4 Reasons why Atwood’s Hag-Seed is as relevant as ever.

Written by Dani Vee

There’s plenty of discussion about Atwood’s dystopian novel and its television adaption The Handmaid’s Tale, and rightly so. It’s a novel that remained with me long after I finished it, and if you haven’t read it I highly recommend you do. In today’s social and political climate where absolutely anything can happen, speculative fiction has never been so relevant. I put it right up there with Brave New World and 1984.

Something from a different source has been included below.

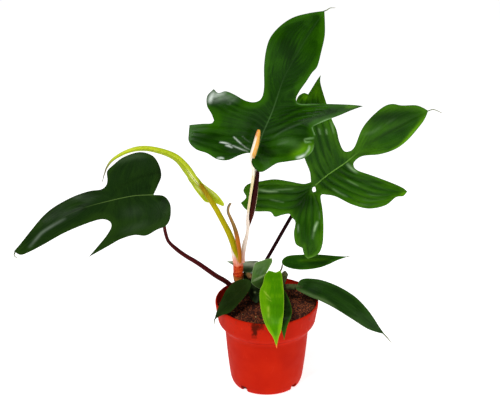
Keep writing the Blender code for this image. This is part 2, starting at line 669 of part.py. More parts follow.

However, what about Atwood’s other work? Hag-Seed has recently been placed on the 2019–2023 English HSC prescriptions list. The new list has included Hag-Seed for English Advanced Module A, Textual Conversations; a comparative study of texts including Hag-Seed alongside Shakespeare’s tragicomedy The Tempest. Atwood’s novel was commissioned by Random House as a part of its Hogarth Shakespeare series of retellings of Shakespeare plays — meaning I suddenly have a whole new series of books to read! The NSW HSC Module A states that students consider the ways that a reimagining or reframing of an aspect of a text might mirror, align or collide with details of another text. These texts are so well aligned that I think students would easily find meaningful links to enhance their understanding of the play.

A modern retelling of The Tempest, the novel centers around eccentric, deeply flawed yet likeable theatre director Felix (based on Shakespeare’s Prospero), hell bent on revenging those who wronged him. Set in a modern day prison, the novel is darkly humorous and engaging mainly as a result of how the play is renewed by the prisoners who perform it within the walls of Fletcher Correctional directed by Felix. Soliloquies turn into foot stomping raps and Shakespeare’s characters are appropriated to better suit the inmates, such as Ariel’s transformation from fairy to alien. The best thing about this novel besides its clever retelling of The Tempest — it is in effect a play within a play within a novel — is character development. Felix could easily have become a caricature or cliché of the theatre but Atwood provides a compelling and disturbing backstory that haunts Felix throughout the novel, ensuring he is an empathetic figure bordering on madness.

Felix wavers between reality and insanity, his hallucinations become a way for him to try and make sense of the grief that has consumed him. However, in true Atwood style, and in line with the magic of The Tempest, there is one moment where his hallucinations become something more than a figment of his imagination and there remains the possibility that perhaps he isn’t as mad as we thought after all.

Although the text doesn’t pack as much punch as The Handmaid’s Tale, hence my belief that the text is somewhat underrated comparatively speaking, Hag-Seed (and The Tempest) are as relevant to our lives as ever.

1. Each one of us is imprisoned.

Atwood sets the novel in a prison, Felix explains that prison is ‘any place or situation that you’ve been put in against your will, that you don’t want to be in, and that you can’t get out of.’ Like the novel, Shakespeare’s play consists of multiple prisons — the most obvious being the island itself. However, Felix’s idea that prison is anywhere one is held against their will means that each one of us is fighting our way out of some kind of metaphorical prison — be it work, a relationship, grief, the way we are perceived by others versus the way we wish to be perceived, societal expectations, mental illness, our families and our pasts.

2. The novel provides social commentary.

The prisoners’ capabilities and needs are underestimated. It’s accepted that the prisoners are incapable of engaging with Shakespeare, however through Felix’s belief and determination, the inmates not only engage with the performances but they deliver thorough and detailed presentations about characters once the play is complete. It also reiterates that Shakespeare transcends time with a wide audience.

3. We really suck at dealing with grief.

Felix blames himself for the death of his daughter, and then uses the theatre to escape from reality. When Felix is fired by Tony, he escapes reality by living in a hovel and imagining his daughter’s presence within the house. These imaginings become blurred with his reality until a scene in the prison where we are no longer certain these imaginings are all in Felix’s head. However, the novel points out how terrible we are at dealing with grief and how we continually seek to run from pain when it only serves to magnify it. It asks the question; if we do not subscribe to religion what do we believe in? In this case Shakespeare becomes a type of religion for Felix, as he uses it to re-connect with his daughter Miranda through the character Prospero, and uses the play to protect his daughter from harm, something he was unable to do in reality.

4. We could all do with a little magic.

The Tempest is full of magic, and sometimes we need to believe that magic or fate or angels (or even love) will save us from the harsh realities of loss and fear and revenge. We need to believe that among the hardship, we will find some magic in our lives.

As far as Atwood’s novels go, Hag-Seed is definitely one of her more underrated texts. In order to enjoy the ride you don’t need any knowledge of Shakespeare’s play, although if you do it will make the book that more enjoyable!